# WORK TO DO:
Write out exactly the lines below that run from the one containing "Keep writing the" through the one containing "return add(sweep(name, rings, [material", both included, with no other lines.

Extracted data entries:

○ ○ ○

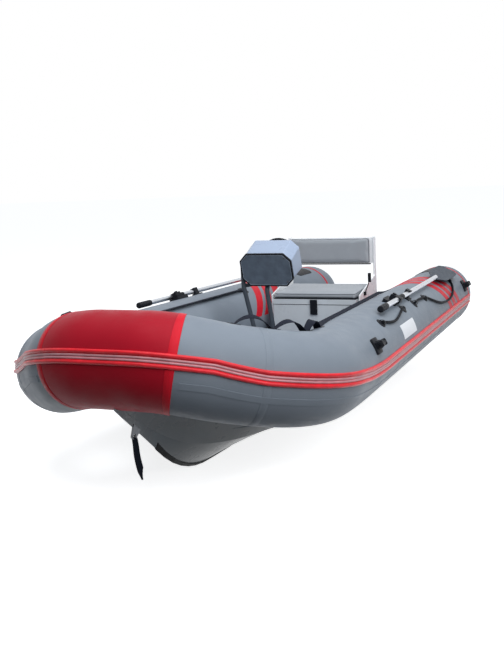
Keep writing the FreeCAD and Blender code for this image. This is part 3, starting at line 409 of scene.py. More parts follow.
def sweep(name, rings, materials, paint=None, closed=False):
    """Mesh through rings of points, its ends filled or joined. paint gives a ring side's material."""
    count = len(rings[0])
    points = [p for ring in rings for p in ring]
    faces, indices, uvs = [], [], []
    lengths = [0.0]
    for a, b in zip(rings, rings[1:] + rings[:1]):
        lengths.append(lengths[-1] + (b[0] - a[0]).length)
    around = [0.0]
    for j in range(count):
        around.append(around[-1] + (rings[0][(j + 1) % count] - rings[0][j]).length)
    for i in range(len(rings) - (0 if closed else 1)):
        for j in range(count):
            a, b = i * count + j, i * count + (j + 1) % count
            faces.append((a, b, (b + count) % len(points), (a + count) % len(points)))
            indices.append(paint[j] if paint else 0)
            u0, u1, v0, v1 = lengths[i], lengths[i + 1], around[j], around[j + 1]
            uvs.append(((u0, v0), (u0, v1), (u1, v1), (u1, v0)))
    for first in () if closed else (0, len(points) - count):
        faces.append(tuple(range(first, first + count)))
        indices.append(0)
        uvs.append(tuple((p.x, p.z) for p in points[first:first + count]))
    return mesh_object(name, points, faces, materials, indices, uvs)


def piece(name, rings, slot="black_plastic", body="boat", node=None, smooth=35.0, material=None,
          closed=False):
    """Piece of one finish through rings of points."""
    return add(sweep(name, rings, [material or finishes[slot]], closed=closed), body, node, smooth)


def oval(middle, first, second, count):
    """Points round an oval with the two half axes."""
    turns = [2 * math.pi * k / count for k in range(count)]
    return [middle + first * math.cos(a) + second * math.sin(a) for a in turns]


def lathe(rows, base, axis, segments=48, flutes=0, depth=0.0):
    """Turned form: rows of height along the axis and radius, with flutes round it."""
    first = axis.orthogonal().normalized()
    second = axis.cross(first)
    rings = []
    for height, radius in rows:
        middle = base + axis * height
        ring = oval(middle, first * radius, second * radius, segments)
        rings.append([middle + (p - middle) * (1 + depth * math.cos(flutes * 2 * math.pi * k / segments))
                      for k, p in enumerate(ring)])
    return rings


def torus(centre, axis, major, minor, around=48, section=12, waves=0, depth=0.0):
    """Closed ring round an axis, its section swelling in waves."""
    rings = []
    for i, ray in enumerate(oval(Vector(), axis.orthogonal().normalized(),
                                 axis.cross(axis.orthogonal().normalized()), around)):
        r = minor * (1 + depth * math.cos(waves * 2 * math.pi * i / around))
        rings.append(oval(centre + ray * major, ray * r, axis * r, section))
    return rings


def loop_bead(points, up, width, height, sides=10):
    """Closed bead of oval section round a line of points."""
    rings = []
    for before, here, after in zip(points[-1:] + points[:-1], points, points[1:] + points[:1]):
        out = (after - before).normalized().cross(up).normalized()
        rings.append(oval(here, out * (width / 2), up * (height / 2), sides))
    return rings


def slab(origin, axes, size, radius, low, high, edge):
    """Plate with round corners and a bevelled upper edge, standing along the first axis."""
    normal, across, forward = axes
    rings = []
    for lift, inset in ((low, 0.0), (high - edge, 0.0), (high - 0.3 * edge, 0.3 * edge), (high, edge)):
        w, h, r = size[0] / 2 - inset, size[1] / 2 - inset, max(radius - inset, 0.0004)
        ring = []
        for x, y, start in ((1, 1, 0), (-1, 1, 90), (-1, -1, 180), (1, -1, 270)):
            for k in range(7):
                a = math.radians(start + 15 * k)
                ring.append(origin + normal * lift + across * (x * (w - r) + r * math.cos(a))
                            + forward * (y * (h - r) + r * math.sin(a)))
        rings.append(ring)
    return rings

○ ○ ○

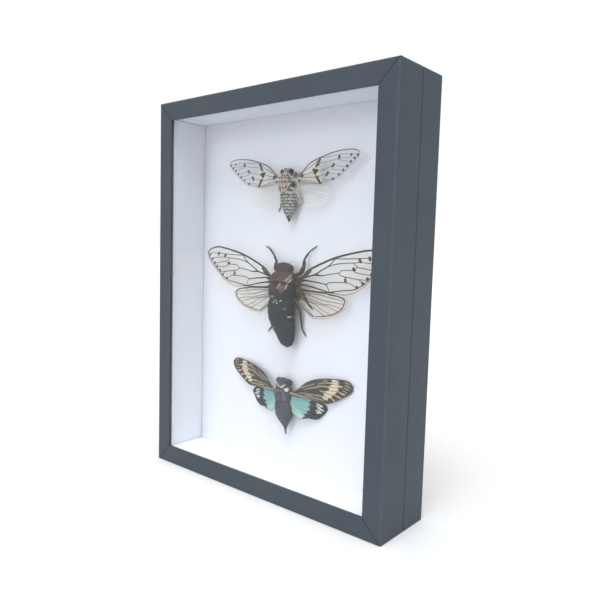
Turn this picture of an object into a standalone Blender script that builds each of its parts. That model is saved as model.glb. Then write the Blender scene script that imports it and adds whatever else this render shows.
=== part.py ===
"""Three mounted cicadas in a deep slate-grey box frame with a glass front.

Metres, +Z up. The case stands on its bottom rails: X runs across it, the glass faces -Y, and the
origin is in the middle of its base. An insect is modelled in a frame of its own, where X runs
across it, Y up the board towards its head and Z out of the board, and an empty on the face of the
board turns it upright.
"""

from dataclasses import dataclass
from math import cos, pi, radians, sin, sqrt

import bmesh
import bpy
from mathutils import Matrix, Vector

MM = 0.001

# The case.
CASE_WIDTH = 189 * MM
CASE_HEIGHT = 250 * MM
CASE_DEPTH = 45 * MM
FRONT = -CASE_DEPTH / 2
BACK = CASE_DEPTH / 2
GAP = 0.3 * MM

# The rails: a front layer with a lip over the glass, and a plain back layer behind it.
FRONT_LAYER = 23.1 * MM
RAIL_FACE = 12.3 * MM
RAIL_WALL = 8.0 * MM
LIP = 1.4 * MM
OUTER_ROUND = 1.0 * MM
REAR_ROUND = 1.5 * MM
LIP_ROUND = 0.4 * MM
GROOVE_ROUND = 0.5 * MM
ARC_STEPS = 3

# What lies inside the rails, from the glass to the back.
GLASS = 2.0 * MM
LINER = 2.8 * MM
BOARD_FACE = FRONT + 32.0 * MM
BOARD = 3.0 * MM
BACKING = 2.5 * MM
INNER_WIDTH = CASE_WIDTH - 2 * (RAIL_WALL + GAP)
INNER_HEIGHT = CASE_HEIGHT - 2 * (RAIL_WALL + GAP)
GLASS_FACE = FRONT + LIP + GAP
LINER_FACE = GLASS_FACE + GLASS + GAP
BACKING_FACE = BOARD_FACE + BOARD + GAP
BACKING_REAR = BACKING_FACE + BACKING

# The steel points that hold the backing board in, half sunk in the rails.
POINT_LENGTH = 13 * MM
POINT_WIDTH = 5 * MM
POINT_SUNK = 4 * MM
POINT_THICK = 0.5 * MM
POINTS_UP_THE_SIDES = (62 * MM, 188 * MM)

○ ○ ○

# EXERCISE RESPONSE:
Keep writing the FreeCAD and Blender code for this image. This is part 3, starting at line 409 of scene.py. More parts follow.
def sweep(name, rings, materials, paint=None, closed=False):
    """Mesh through rings of points, its ends filled or joined. paint gives a ring side's material."""
    count = len(rings[0])
    points = [p for ring in rings for p in ring]
    faces, indices, uvs = [], [], []
    lengths = [0.0]
    for a, b in zip(rings, rings[1:] + rings[:1]):
        lengths.append(lengths[-1] + (b[0] - a[0]).length)
    around = [0.0]
    for j in range(count):
        around.append(around[-1] + (rings[0][(j + 1) % count] - rings[0][j]).length)
    for i in range(len(rings) - (0 if closed else 1)):
        for j in range(count):
            a, b = i * count + j, i * count + (j + 1) % count
            faces.append((a, b, (b + count) % len(points), (a + count) % len(points)))
            indices.append(paint[j] if paint else 0)
            u0, u1, v0, v1 = lengths[i], lengths[i + 1], around[j], around[j + 1]
            uvs.append(((u0, v0), (u0, v1), (u1, v1), (u1, v0)))
    for first in () if closed else (0, len(points) - count):
        faces.append(tuple(range(first, first + count)))
        indices.append(0)
        uvs.append(tuple((p.x, p.z) for p in points[first:first + count]))
    return mesh_object(name, points, faces, materials, indices, uvs)


def piece(name, rings, slot="black_plastic", body="boat", node=None, smooth=35.0, material=None,
          closed=False):
    """Piece of one finish through rings of points."""
    return add(sweep(name, rings, [material or finishes[slot]], closed=closed), body, node, smooth)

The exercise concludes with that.